I know I am behind the times, in that I didn’t catch this move immediately, but I just ran into the fact that Steve’s Cheese is no longer in Northwest. It was one of the non-restaurant food highlights of that part of town for me. The cheese counter would sport sometimes a couple hundred unusual and interesting cheeses, some of them difficult to find elsewhere in Portland.
They have apparently moved to Southeast Portland and are now located on Belmont. I have been resisting the pull to move into Southeast, being as yet unwilling to give up my twenty minute walk to work in the mornings. But the pull is increasing exponentially as the months go by. There are tons of hidden gems to be found in Beaverton, but the plethora of amazing restaurants, food spots, and other engaging locations and events to be found on the East side of Portland (not to mention a large number of my friends) may pull me in at the end of my current lease.
For those of you on the East Side, go check out Cheese Bar. I haven’t been to the new location, but a trip will now have to be arranged. I will be out that direction on Saturday, so perhaps I will make a detour their way.
Well, I lucked out on Friday and got some tasty stuff to take home. Part of which was 9 ounces of Cotija cheese. Cotija is rather salty and often crumbly, though there is a less salt and more cohesive version out there as well, which I believe is called Tajo cheese.
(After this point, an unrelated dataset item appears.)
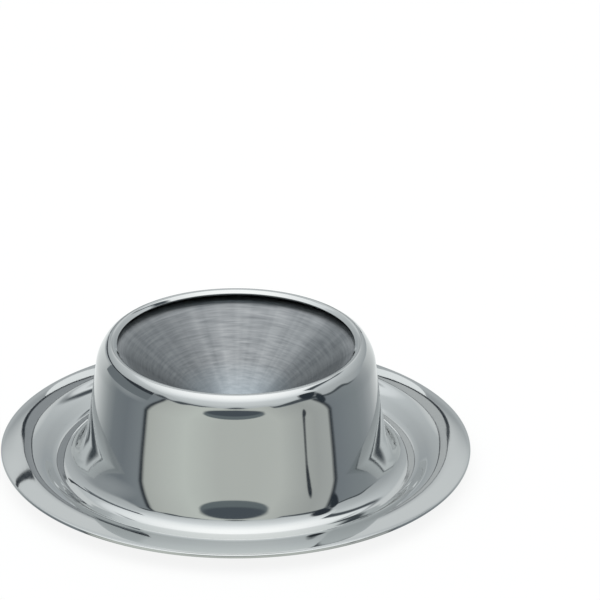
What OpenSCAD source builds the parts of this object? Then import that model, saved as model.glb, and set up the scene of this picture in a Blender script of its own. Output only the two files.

I went digging around on the net, and there were recipes for many tasty things. But what struck my eye (and appetite) most, were two things: a cauliflower, poblano, cotija gratin (I already have a cauliflower that has been languishing in the fridge), and a fantastic looking quesadilla recipe. If I follow the recipes to the letter I don’t have enough cheese, but seeing as it is just me at home most of the time, I am planning on halving the recipes and making both of them part of my week. I haven’t yet managed to settle on which one to make this evening.